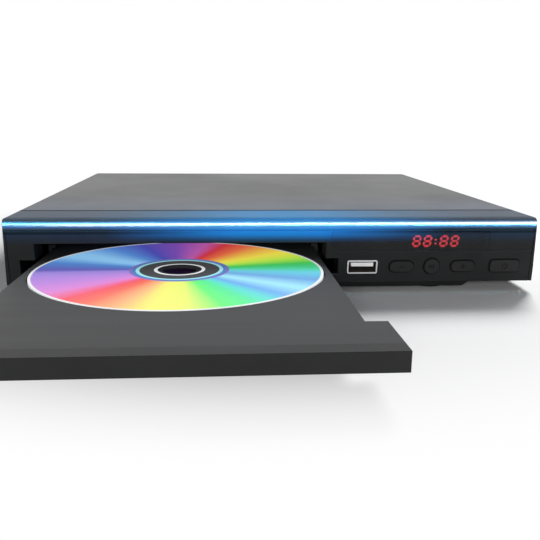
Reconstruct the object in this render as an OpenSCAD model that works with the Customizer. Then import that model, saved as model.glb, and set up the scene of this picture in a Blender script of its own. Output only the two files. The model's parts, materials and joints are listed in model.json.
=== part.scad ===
// Slim disc player with a sliding tray, shown with the tray partly out.
// Millimetres. X runs to the right seen from the front, Y runs to the back, Z is up.
// The origin is on the table, at the centre of the whole footprint with the tray partly out.
// Inside place(), y is the depth behind the front plane of the casing.

/* [Casing] */
// Width of the casing
body_w = 242; // [240:1:246]
// Depth of the casing, front plane to back
body_d = 228; // [226:1:240]
// Height of the front panel
panel_h = 29.6; // [29.4:0.1:31.4]
// Height of the front panel's lower edge above the table
panel_lift = 4.6; // [4.4:0.1:5.6]
// How far the bottom pan hangs below the panel's lower edge
pan_drop = 3.2; // [3:0.1:3.4]
// Width of the dropped pan at its lower face
pan_w = 176; // [170:1:178]
// Sheet thickness of the chassis and cover
sheet = 0.8; // [0.6:0.1:1]
// Radius along the cover's long edges and the front panel's upper corners
cover_r = 3; // [2:0.1:3.6]
// Diameter of the feet
foot_d = 16; // [12:1:20]

/* [Front panel] */
// Depth of the moulded front from the front plane to the cover
fascia_d = 25; // [22:1:30]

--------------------

_TASK DESCRIPTION_
Return the listing above in its exact form.

_WRITTEN RESPONSE_
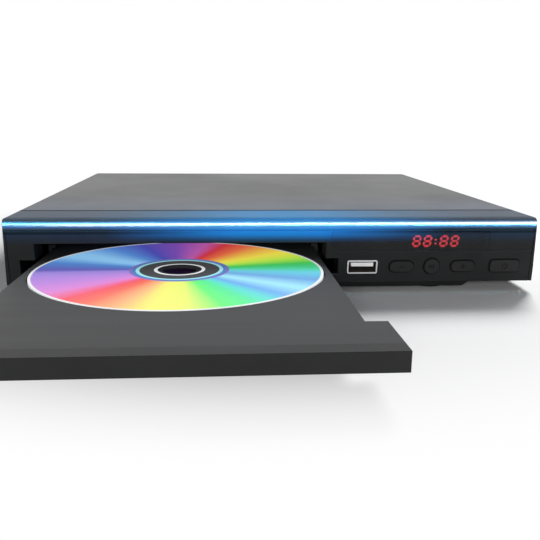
Reconstruct the object in this render as an OpenSCAD model that works with the Customizer. Then import that model, saved as model.glb, and set up the scene of this picture in a Blender script of its own. Output only the two files. The model's parts, materials and joints are listed in model.json.
=== part.scad ===
// Slim disc player with a sliding tray, shown with the tray partly out.
// Millimetres. X runs to the right seen from the front, Y runs to the back, Z is up.
// The origin is on the table, at the centre of the whole footprint with the tray partly out.
// Inside place(), y is the depth behind the front plane of the casing.

/* [Casing] */
// Width of the casing
body_w = 242; // [240:1:246]
// Depth of the casing, front plane to back
body_d = 228; // [226:1:240]
// Height of the front panel
panel_h = 29.6; // [29.4:0.1:31.4]
// Height of the front panel's lower edge above the table
panel_lift = 4.6; // [4.4:0.1:5.6]
// How far the bottom pan hangs below the panel's lower edge
pan_drop = 3.2; // [3:0.1:3.4]
// Width of the dropped pan at its lower face
pan_w = 176; // [170:1:178]
// Sheet thickness of the chassis and cover
sheet = 0.8; // [0.6:0.1:1]
// Radius along the cover's long edges and the front panel's upper corners
cover_r = 3; // [2:0.1:3.6]
// Diameter of the feet
foot_d = 16; // [12:1:20]

/* [Front panel] */
// Depth of the moulded front from the front plane to the cover
fascia_d = 25; // [22:1:30]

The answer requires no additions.